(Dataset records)
******

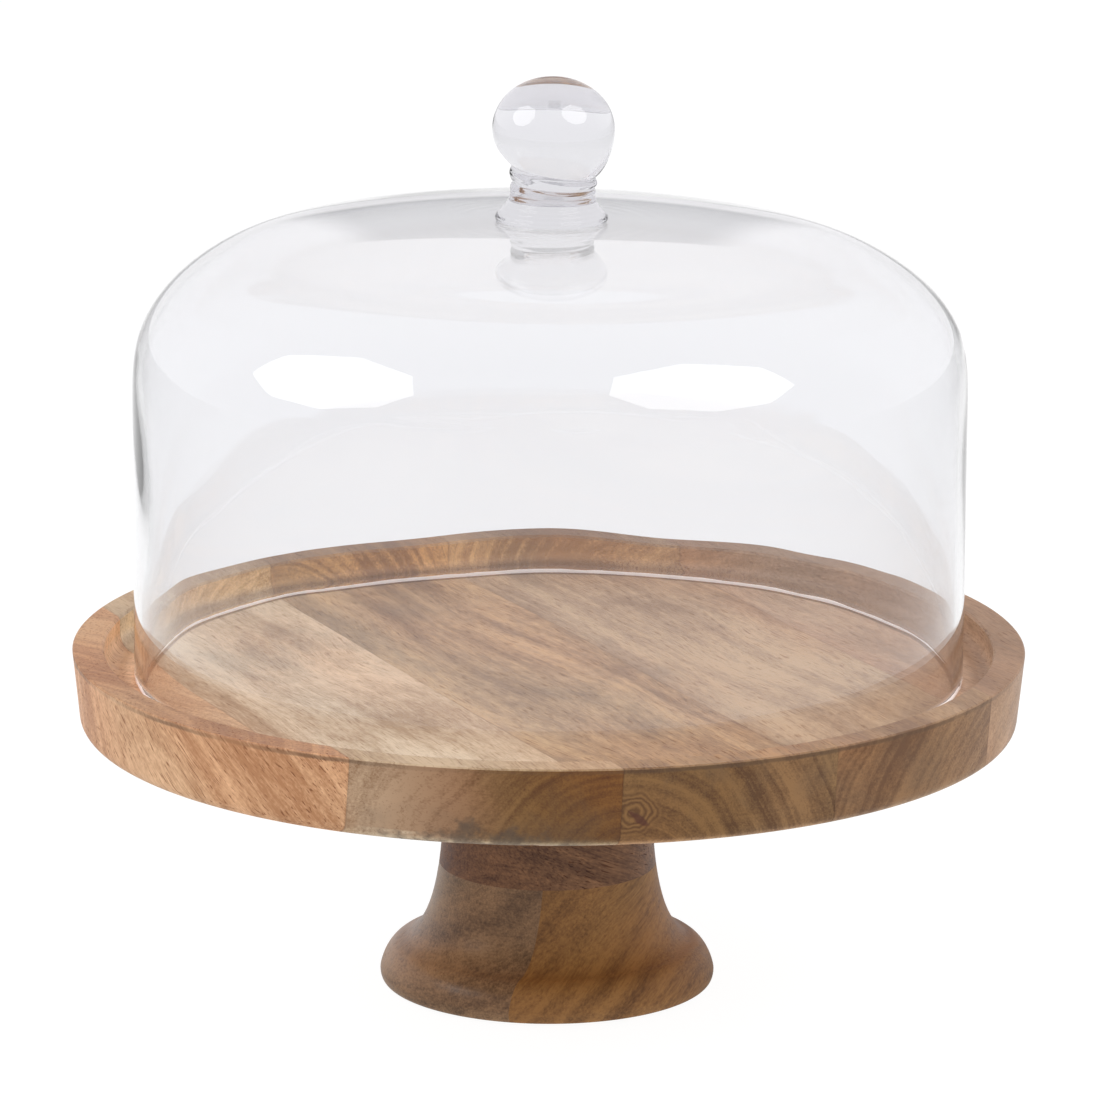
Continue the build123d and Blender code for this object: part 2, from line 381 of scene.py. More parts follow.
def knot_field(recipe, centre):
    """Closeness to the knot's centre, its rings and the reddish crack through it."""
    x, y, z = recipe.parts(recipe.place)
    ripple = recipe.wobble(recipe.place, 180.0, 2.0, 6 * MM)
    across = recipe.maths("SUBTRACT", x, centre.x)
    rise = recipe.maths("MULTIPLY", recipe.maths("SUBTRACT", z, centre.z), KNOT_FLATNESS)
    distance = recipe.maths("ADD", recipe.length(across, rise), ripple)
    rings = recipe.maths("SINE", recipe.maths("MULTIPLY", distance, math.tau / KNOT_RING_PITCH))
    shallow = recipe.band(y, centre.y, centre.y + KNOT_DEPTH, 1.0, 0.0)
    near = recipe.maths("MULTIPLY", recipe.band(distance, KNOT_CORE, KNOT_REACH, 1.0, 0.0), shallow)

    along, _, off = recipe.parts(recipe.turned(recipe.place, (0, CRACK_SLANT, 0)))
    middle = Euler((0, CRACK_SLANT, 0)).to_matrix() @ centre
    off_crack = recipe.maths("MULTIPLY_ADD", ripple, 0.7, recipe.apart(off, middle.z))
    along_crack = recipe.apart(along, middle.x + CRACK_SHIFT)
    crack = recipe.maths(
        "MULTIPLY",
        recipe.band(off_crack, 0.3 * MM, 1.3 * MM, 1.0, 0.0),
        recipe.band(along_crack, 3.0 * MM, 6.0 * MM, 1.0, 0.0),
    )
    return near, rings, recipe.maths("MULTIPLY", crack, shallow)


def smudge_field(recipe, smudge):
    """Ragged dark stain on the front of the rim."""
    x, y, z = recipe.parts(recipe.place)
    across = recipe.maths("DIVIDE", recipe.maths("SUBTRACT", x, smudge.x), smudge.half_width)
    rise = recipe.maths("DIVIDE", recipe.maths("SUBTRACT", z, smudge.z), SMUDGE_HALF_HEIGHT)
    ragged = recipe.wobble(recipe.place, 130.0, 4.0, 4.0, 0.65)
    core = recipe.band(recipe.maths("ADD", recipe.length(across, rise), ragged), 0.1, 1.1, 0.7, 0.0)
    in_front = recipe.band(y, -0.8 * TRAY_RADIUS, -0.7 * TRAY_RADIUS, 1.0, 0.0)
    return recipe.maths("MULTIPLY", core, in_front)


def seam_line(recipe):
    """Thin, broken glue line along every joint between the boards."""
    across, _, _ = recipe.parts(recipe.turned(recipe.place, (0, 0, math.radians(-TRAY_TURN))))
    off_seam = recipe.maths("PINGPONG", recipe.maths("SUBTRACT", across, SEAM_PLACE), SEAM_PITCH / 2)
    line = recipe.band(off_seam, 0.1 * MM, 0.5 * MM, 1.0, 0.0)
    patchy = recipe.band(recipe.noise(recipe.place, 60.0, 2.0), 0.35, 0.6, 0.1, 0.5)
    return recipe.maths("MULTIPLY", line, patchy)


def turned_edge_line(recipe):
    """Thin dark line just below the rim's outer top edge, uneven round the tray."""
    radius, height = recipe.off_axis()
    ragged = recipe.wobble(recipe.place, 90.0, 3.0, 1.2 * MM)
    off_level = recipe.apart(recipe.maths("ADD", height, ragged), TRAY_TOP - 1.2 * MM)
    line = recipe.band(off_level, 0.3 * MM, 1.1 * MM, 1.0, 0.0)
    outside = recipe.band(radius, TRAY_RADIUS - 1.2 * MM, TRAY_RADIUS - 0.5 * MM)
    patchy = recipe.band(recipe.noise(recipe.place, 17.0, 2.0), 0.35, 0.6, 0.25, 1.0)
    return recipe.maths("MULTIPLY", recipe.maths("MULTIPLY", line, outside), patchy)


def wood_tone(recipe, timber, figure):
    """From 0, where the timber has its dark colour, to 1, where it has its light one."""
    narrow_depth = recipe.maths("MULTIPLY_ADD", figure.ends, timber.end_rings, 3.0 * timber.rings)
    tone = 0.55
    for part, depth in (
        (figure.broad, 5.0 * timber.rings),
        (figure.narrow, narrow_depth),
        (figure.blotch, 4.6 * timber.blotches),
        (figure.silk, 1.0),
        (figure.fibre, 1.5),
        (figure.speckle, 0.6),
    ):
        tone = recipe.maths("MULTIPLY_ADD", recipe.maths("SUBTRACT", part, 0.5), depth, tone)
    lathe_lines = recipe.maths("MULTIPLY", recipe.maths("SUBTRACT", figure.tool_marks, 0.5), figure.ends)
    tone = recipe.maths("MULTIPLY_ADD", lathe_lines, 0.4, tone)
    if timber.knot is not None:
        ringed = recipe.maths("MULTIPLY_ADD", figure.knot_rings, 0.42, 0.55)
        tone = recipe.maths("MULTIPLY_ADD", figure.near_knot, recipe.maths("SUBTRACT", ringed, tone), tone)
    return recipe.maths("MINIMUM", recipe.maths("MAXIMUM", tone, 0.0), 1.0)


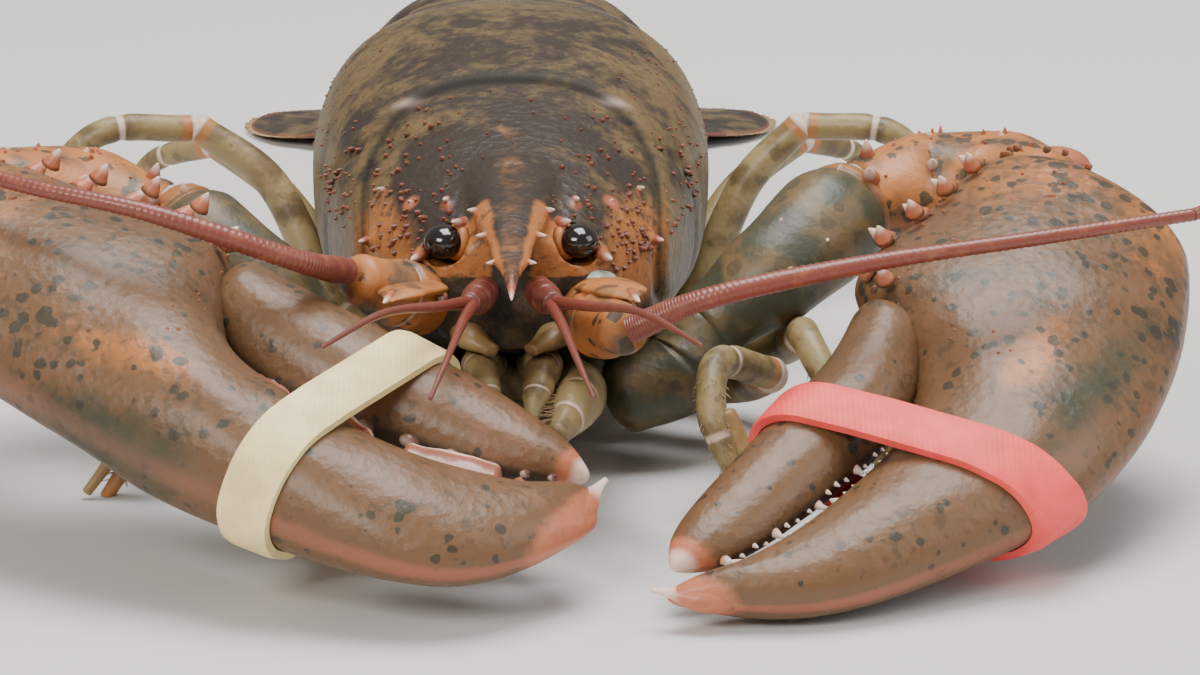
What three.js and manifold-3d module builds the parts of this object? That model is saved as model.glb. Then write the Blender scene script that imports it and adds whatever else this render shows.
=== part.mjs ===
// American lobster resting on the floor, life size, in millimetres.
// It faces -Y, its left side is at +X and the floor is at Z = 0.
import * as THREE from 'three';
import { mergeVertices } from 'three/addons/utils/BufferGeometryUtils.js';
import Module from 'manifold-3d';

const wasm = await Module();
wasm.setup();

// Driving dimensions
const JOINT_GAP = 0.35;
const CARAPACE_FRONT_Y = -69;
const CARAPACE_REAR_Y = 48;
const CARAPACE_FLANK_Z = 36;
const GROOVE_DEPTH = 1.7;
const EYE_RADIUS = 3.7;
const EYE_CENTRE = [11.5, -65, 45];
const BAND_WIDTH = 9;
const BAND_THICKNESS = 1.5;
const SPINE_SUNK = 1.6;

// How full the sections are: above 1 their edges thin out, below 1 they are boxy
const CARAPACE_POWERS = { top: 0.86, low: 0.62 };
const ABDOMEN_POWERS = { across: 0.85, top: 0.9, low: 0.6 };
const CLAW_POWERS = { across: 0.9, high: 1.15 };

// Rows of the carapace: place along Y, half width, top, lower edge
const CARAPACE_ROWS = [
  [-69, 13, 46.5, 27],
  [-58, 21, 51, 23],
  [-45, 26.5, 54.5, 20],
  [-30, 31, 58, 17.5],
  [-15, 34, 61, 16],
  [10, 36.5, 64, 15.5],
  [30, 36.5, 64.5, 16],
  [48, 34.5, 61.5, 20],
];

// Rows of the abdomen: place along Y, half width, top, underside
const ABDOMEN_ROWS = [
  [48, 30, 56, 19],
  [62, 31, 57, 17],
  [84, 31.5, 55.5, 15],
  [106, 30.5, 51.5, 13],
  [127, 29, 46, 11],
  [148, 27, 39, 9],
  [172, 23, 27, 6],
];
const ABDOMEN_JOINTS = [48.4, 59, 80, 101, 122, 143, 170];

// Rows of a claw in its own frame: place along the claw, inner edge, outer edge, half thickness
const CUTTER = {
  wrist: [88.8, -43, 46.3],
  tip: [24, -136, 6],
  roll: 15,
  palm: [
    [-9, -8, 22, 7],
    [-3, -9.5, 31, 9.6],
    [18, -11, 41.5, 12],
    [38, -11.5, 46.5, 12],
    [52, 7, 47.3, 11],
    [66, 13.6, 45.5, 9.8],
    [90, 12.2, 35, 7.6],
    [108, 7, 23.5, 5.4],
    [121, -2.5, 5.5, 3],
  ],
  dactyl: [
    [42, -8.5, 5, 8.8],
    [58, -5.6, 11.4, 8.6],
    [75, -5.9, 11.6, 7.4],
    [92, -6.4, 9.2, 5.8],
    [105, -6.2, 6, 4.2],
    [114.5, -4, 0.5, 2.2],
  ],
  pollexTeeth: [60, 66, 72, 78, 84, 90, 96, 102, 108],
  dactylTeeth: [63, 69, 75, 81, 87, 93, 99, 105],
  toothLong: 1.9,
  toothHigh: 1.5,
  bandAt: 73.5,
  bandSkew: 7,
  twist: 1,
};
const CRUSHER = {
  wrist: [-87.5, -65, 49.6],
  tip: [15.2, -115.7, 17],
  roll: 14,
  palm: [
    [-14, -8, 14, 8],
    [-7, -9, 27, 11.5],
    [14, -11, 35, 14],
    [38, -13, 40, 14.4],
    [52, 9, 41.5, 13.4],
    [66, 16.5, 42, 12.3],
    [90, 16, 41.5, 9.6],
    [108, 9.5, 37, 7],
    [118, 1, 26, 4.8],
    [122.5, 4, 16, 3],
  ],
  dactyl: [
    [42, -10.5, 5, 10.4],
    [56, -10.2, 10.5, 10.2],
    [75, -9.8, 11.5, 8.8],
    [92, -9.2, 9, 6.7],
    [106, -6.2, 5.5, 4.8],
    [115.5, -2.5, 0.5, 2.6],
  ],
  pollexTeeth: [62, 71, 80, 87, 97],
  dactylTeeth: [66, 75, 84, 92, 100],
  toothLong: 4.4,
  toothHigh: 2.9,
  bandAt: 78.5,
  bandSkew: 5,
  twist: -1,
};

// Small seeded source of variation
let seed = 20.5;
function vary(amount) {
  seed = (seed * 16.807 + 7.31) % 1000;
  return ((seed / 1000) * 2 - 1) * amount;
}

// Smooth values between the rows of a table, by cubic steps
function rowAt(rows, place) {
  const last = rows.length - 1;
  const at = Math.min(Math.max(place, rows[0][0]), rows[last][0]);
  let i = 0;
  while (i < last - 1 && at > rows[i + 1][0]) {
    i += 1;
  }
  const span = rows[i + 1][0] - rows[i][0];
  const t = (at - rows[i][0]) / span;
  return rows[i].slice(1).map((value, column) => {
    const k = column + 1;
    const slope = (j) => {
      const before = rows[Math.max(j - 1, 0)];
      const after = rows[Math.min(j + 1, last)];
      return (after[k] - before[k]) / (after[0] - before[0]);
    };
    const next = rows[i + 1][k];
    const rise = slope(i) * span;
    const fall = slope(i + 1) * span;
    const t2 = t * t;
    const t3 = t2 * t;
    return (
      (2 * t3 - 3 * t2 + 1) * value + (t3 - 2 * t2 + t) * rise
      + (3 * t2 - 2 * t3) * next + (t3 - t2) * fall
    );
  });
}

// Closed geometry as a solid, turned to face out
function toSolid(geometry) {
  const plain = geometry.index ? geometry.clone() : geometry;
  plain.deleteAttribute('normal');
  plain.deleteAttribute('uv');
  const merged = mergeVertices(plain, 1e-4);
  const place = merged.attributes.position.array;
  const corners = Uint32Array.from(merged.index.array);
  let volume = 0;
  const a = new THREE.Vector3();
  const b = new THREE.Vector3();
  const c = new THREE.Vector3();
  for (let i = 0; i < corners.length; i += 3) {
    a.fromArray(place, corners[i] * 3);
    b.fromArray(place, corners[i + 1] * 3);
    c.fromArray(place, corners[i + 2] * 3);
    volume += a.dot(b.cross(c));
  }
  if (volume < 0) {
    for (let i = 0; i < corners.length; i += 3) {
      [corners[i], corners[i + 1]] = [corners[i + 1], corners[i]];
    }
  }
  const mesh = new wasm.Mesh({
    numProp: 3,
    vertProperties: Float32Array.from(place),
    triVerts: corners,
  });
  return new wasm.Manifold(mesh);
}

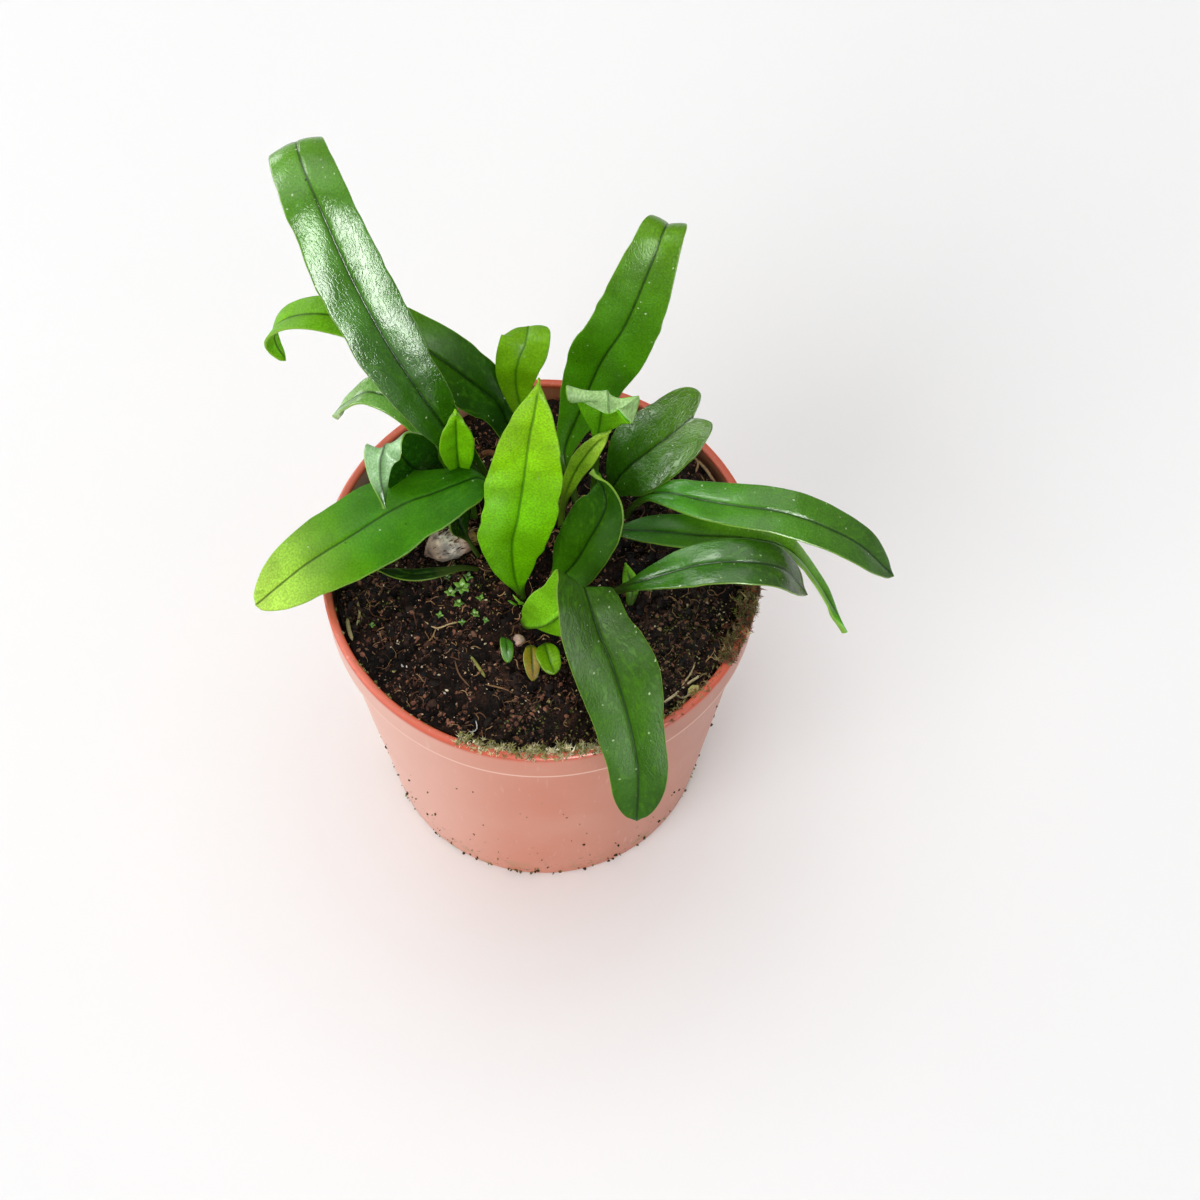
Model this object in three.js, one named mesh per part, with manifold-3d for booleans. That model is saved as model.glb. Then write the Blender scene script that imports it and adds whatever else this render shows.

******

**EXERCISE:**
Quote exactly the opening line of the material above and every line after it, up to and including the line that contains "1.0, 0.0), shallow)".

**TASK OUTPUT:**
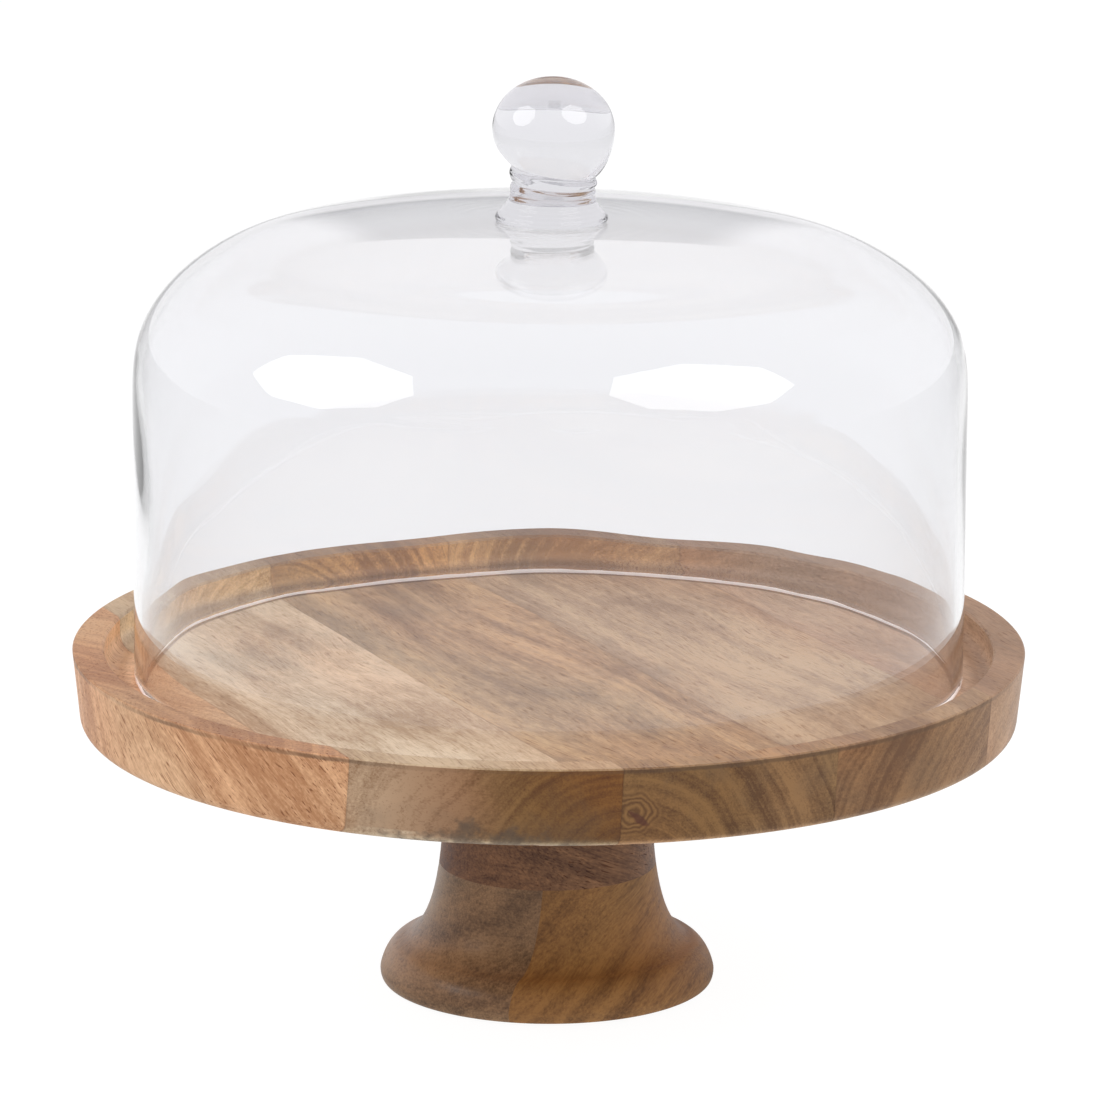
Continue the build123d and Blender code for this object: part 2, from line 381 of scene.py. More parts follow.
def knot_field(recipe, centre):
    """Closeness to the knot's centre, its rings and the reddish crack through it."""
    x, y, z = recipe.parts(recipe.place)
    ripple = recipe.wobble(recipe.place, 180.0, 2.0, 6 * MM)
    across = recipe.maths("SUBTRACT", x, centre.x)
    rise = recipe.maths("MULTIPLY", recipe.maths("SUBTRACT", z, centre.z), KNOT_FLATNESS)
    distance = recipe.maths("ADD", recipe.length(across, rise), ripple)
    rings = recipe.maths("SINE", recipe.maths("MULTIPLY", distance, math.tau / KNOT_RING_PITCH))
    shallow = recipe.band(y, centre.y, centre.y + KNOT_DEPTH, 1.0, 0.0)
    near = recipe.maths("MULTIPLY", recipe.band(distance, KNOT_CORE, KNOT_REACH, 1.0, 0.0), shallow)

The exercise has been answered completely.